# Start of Dataset extract
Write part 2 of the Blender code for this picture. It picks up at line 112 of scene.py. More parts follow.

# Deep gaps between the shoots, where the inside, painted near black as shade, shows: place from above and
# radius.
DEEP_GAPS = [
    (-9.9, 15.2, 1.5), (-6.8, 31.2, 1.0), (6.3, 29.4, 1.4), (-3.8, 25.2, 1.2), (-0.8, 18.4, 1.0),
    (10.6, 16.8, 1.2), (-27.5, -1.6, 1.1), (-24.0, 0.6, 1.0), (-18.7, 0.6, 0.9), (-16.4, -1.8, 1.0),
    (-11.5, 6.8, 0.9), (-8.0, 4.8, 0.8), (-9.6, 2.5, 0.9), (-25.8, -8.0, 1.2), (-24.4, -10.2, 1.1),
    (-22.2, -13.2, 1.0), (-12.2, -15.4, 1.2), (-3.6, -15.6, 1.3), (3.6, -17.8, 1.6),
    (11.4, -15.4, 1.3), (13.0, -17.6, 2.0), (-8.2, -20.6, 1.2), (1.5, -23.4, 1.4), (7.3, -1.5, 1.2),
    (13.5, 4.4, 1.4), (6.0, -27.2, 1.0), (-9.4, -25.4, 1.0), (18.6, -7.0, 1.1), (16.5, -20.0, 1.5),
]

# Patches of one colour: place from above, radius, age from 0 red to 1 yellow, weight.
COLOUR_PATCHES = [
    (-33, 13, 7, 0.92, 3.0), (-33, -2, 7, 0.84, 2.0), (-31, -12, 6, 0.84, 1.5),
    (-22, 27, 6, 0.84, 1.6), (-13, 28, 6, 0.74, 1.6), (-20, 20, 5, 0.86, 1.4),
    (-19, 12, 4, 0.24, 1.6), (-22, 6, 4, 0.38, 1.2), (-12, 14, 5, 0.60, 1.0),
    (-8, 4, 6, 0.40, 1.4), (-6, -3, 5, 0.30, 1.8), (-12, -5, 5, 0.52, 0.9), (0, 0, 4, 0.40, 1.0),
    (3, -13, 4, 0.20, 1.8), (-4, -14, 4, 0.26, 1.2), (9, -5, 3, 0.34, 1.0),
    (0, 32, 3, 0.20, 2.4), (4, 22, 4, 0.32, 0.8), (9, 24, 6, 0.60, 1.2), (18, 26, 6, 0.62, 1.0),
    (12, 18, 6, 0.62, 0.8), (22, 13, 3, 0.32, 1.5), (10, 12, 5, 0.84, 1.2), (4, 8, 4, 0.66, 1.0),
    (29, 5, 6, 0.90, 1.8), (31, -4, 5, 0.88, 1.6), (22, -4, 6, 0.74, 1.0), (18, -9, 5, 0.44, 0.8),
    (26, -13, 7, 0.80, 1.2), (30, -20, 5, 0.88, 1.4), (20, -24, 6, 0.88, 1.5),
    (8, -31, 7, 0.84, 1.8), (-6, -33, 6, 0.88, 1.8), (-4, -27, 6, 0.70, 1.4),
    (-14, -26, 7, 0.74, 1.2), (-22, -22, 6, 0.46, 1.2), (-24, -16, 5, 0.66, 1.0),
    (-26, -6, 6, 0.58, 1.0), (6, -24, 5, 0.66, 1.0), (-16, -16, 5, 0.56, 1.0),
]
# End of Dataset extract
### Task instructions
Retype the data exactly as given.

### Expected answer
Write part 2 of the Blender code for this picture. It picks up at line 112 of scene.py. More parts follow.

# Deep gaps between the shoots, where the inside, painted near black as shade, shows: place from above and
# radius.
DEEP_GAPS = [
    (-9.9, 15.2, 1.5), (-6.8, 31.2, 1.0), (6.3, 29.4, 1.4), (-3.8, 25.2, 1.2), (-0.8, 18.4, 1.0),
    (10.6, 16.8, 1.2), (-27.5, -1.6, 1.1), (-24.0, 0.6, 1.0), (-18.7, 0.6, 0.9), (-16.4, -1.8, 1.0),
    (-11.5, 6.8, 0.9), (-8.0, 4.8, 0.8), (-9.6, 2.5, 0.9), (-25.8, -8.0, 1.2), (-24.4, -10.2, 1.1),
    (-22.2, -13.2, 1.0), (-12.2, -15.4, 1.2), (-3.6, -15.6, 1.3), (3.6, -17.8, 1.6),
    (11.4, -15.4, 1.3), (13.0, -17.6, 2.0), (-8.2, -20.6, 1.2), (1.5, -23.4, 1.4), (7.3, -1.5, 1.2),
    (13.5, 4.4, 1.4), (6.0, -27.2, 1.0), (-9.4, -25.4, 1.0), (18.6, -7.0, 1.1), (16.5, -20.0, 1.5),
]

# Patches of one colour: place from above, radius, age from 0 red to 1 yellow, weight.
COLOUR_PATCHES = [
    (-33, 13, 7, 0.92, 3.0), (-33, -2, 7, 0.84, 2.0), (-31, -12, 6, 0.84, 1.5),
    (-22, 27, 6, 0.84, 1.6), (-13, 28, 6, 0.74, 1.6), (-20, 20, 5, 0.86, 1.4),
    (-19, 12, 4, 0.24, 1.6), (-22, 6, 4, 0.38, 1.2), (-12, 14, 5, 0.60, 1.0),
    (-8, 4, 6, 0.40, 1.4), (-6, -3, 5, 0.30, 1.8), (-12, -5, 5, 0.52, 0.9), (0, 0, 4, 0.40, 1.0),
    (3, -13, 4, 0.20, 1.8), (-4, -14, 4, 0.26, 1.2), (9, -5, 3, 0.34, 1.0),
    (0, 32, 3, 0.20, 2.4), (4, 22, 4, 0.32, 0.8), (9, 24, 6, 0.60, 1.2), (18, 26, 6, 0.62, 1.0),
    (12, 18, 6, 0.62, 0.8), (22, 13, 3, 0.32, 1.5), (10, 12, 5, 0.84, 1.2), (4, 8, 4, 0.66, 1.0),
    (29, 5, 6, 0.90, 1.8), (31, -4, 5, 0.88, 1.6), (22, -4, 6, 0.74, 1.0), (18, -9, 5, 0.44, 0.8),
    (26, -13, 7, 0.80, 1.2), (30, -20, 5, 0.88, 1.4), (20, -24, 6, 0.88, 1.5),
    (8, -31, 7, 0.84, 1.8), (-6, -33, 6, 0.88, 1.8), (-4, -27, 6, 0.70, 1.4),
    (-14, -26, 7, 0.74, 1.2), (-22, -22, 6, 0.46, 1.2), (-24, -16, 5, 0.66, 1.0),
    (-26, -6, 6, 0.58, 1.0), (6, -24, 5, 0.66, 1.0), (-16, -16, 5, 0.56, 1.0),
]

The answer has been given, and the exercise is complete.